When they asked me to do the entire second season I was stoked, but at the same time completely bummed. I'm a huge fan of my home in Los Angeles, and it's hard for me to leave for too long periods of time. Since I knew it takes one week of filming to film a one-hour episode, that would be 20 weeks! I said, "It's worth it and I'll do it." Then they added 13 more episodes! I am still here finishing up this season through mid-January!
Where do you see this Miami Ink reality TV thing going? How long can it last?
Well, it's only TV. And TV has such a high turn over rate. I think right now the concept is so new and more and more people are getting tattooed and can relate, so the show will be successful, but I'm sure it will fade away, like anything else. We're definitely not as cool or nearly entertaining as the Simpson's, so I'm sure we won't be on forever.
You were well-known and respected within the tattoo industry/community long before Miami Ink came along… has anything changed? Do people scream "Sell out!" or anything like that at all? Or does it just add credibility and increase your exposure?
You know, I was really expecting a lot of "haters" going into it, as it turns out I think the tattoo world can differentiate between us and sell outs. We have made it pretty clear to the production company that is doing the show that we didn't wanna reveal whatever "secrets" or techniques we may use on the show. We did not want to provide a televised apprenticeship. I would also rather it be Chris Garver or myself representing this industry rather than some douche bag that tattoos out of his house. Overall, the show has helped the tattoo world more than anything. It has set higher standards for people, and educated them about it along the way.
I see a lot of more glamour-style portraits of you around on the Internet, you've been in music videos, are you parlaying the fame/celebrity/status/recognition you now have into an acting/modeling gig or what?
Well, because of the show other opportunities have presented themselves to me, and it's exciting to see where they may take me, but I will always be a tattooer before anything.
Was this your intention all along? Or is it something that arose as a natural progression from Miami Ink?
It's definitely something that has happened because of the show, I was never like, "I wanna be in movies! Or be a model!" I mean, look at me; I thought I ruined chances like that happening when I got my face tattooed!
And how about tattooing once all that takes off? Will you still do it? How will you balance it?

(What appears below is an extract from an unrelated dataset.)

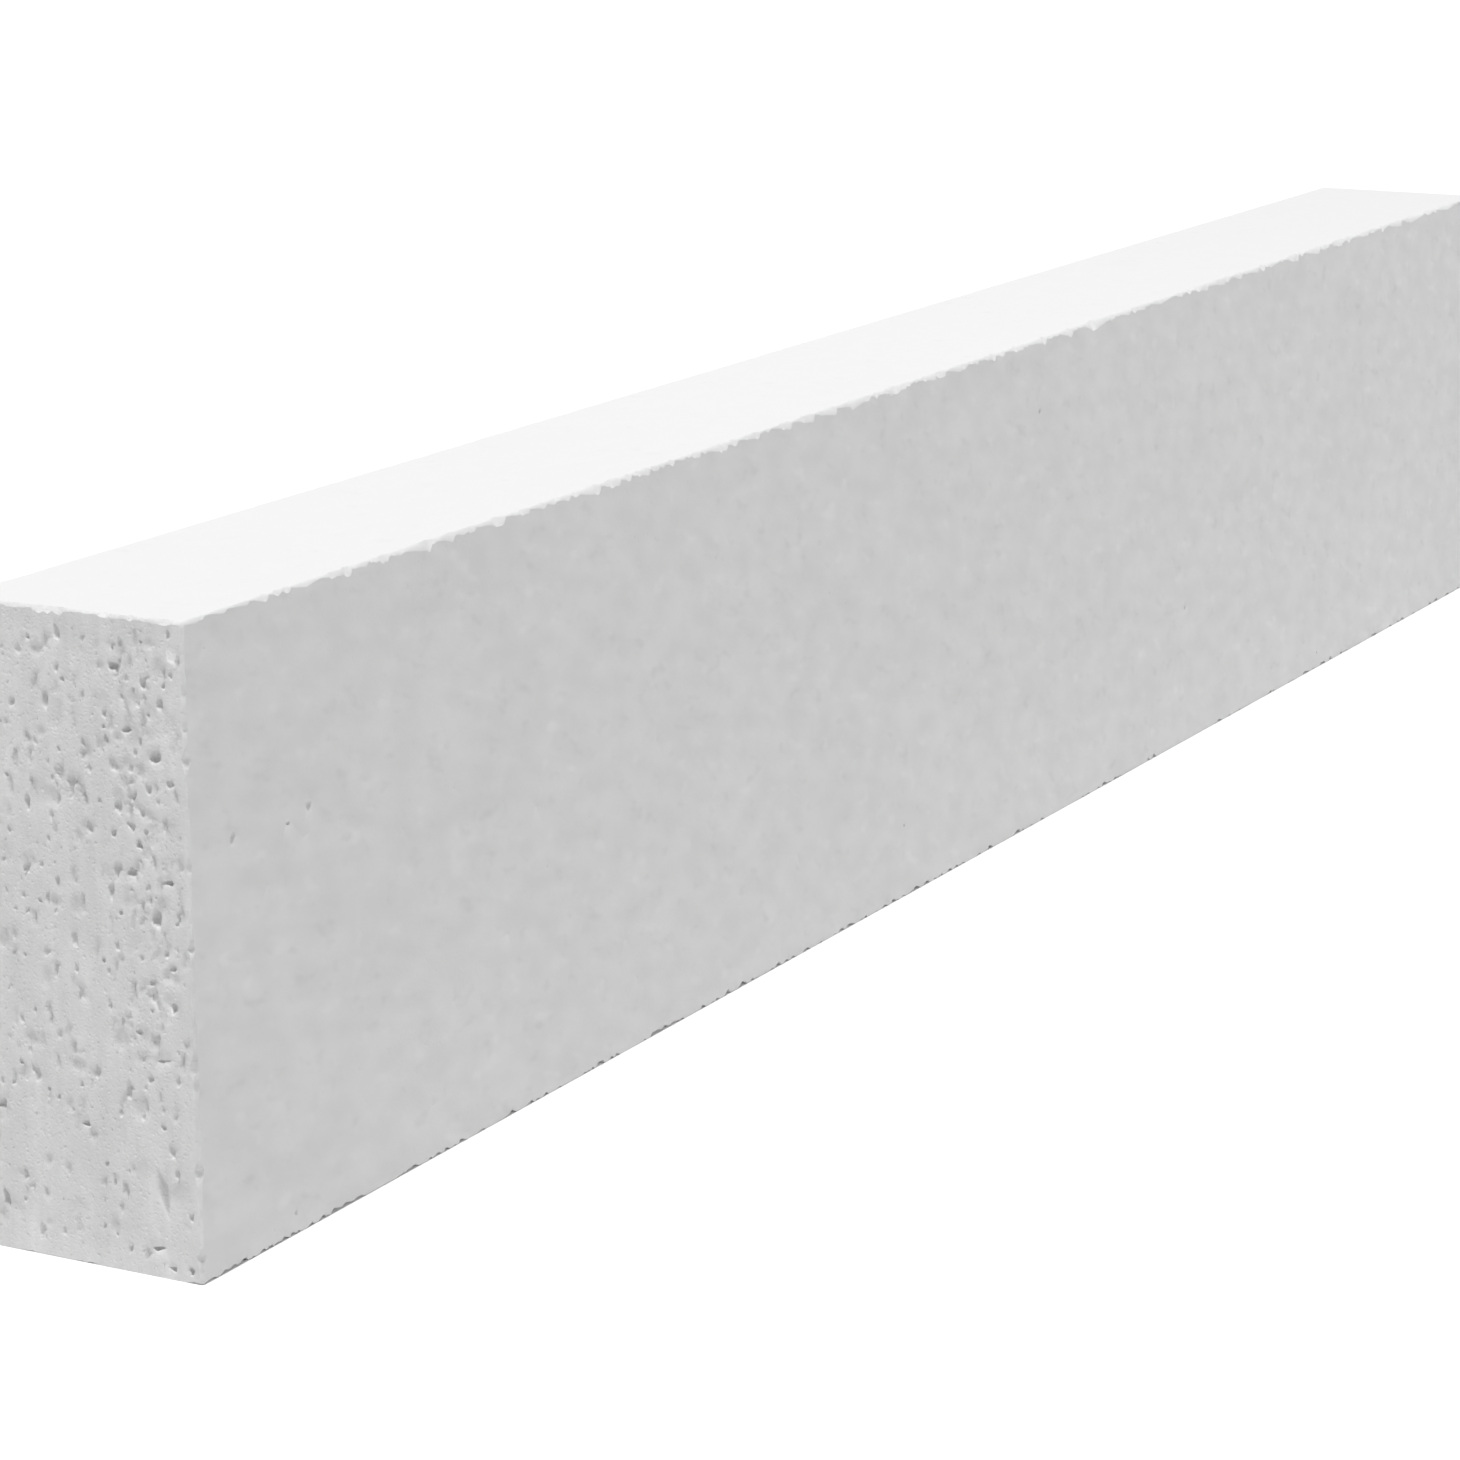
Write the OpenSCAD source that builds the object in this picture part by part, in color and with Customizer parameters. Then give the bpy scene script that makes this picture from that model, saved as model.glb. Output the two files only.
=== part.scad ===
// Aerated concrete lintel: one plain reinforced bar of autoclaved aerated concrete that lies over a
// door or window opening in a thin wall and carries the courses above it.
// X runs along the length, Y across the wall and Z up. The origin is the centre of the underside.

/* [Lintel] */
// Length from end to end: the opening plus a bearing at each side
lintel_length = 1400; // [1000:50:3000]
// Width across the wall, the same as the blocks that it is laid with
lintel_width = 100; // [50:5:400]
// Height: one 250 mm course less its thin bed joint
lintel_height = 249; // [124:1:499]

/* [Arrises] */
// Width that is worn off each long arris, along both faces that meet there
long_arris = 1; // [0.5:0.5:5]
// Width that is worn off the arrises round each sawn end, along both faces that meet there
end_arris = 1.5; // [0.5:0.5:5]

/* [Hidden] */
// Pale grey of dry aerated concrete
aerated_grey = [0.8, 0.8, 0.8];

// Rectangle centred on the origin, with each corner cut off at 45 degrees
module cut_corner_rectangle(size_x, size_y, cut) {
    far_x = size_x / 2;
    far_y = size_y / 2;
    near_x = far_x - cut;
    near_y = far_y - cut;
    polygon([
        [far_x, -near_y],
        [far_x, near_y],
        [near_x, far_y],
        [-near_x, far_y],
        [-far_x, near_y],
        [-far_x, -near_y],
        [-near_x, -far_y],
        [near_x, -far_y]
    ]);
}

// Cross-section, swept along the length: it carries the four long arrises
module cross_section_bar() {
    rotate([90, 0, 90])
        linear_extrude(height = lintel_length, center = true)
            cut_corner_rectangle(lintel_width, lintel_height, long_arris);
}

// Side elevation, swept across the wall: it carries the top and bottom arrises of the two ends
module side_elevation_bar() {
    rotate([90, 0, 0])
        linear_extrude(height = lintel_width, center = true)
            cut_corner_rectangle(lintel_length, lintel_height, end_arris);
}

// Plan, swept up the height: it carries the upright arrises of the two ends
module plan_bar() {
    linear_extrude(height = lintel_height, center = true)
        cut_corner_rectangle(lintel_length, lintel_width, end_arris);
}

// The lintel, standing on its underside as it is laid
module lintel() {
    color(aerated_grey)
        translate([0, 0, lintel_height / 2])
            intersection() {
                cross_section_bar();
                side_elevation_bar();
                plan_bar();
            }
}

lintel();
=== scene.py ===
"""Looks of the aerated concrete lintel: one closed mesh with open pores and worn arrises, in matt grey."""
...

Will it run its course and be over?
I will never stop tattooing, but I always told myself, if there was a way for me to make money elsewhere, I would not tattoo for a living, I would do it for fun... you know, just tattoo your friends whenever you want at your convenience. Tattooing is crazy for me, if I go too long without tattooing I get withdrawals!
What's the future hold for you? What are your plans?
I'm currently working on the "Kat Von D" clothing line, and between my marriage, filming, traveling, my family, doing the occasional convention, partying, and tattooing, I'm pretty fuckin' busy. My future plans are to get some sleep eventually! That would be nice.
I happen to be a huge fan, but give us three reasons why we should all listen to Beethoven.
The main reason is that if it weren't for Beethoven, we wouldn't have heavy metal. Need I say more?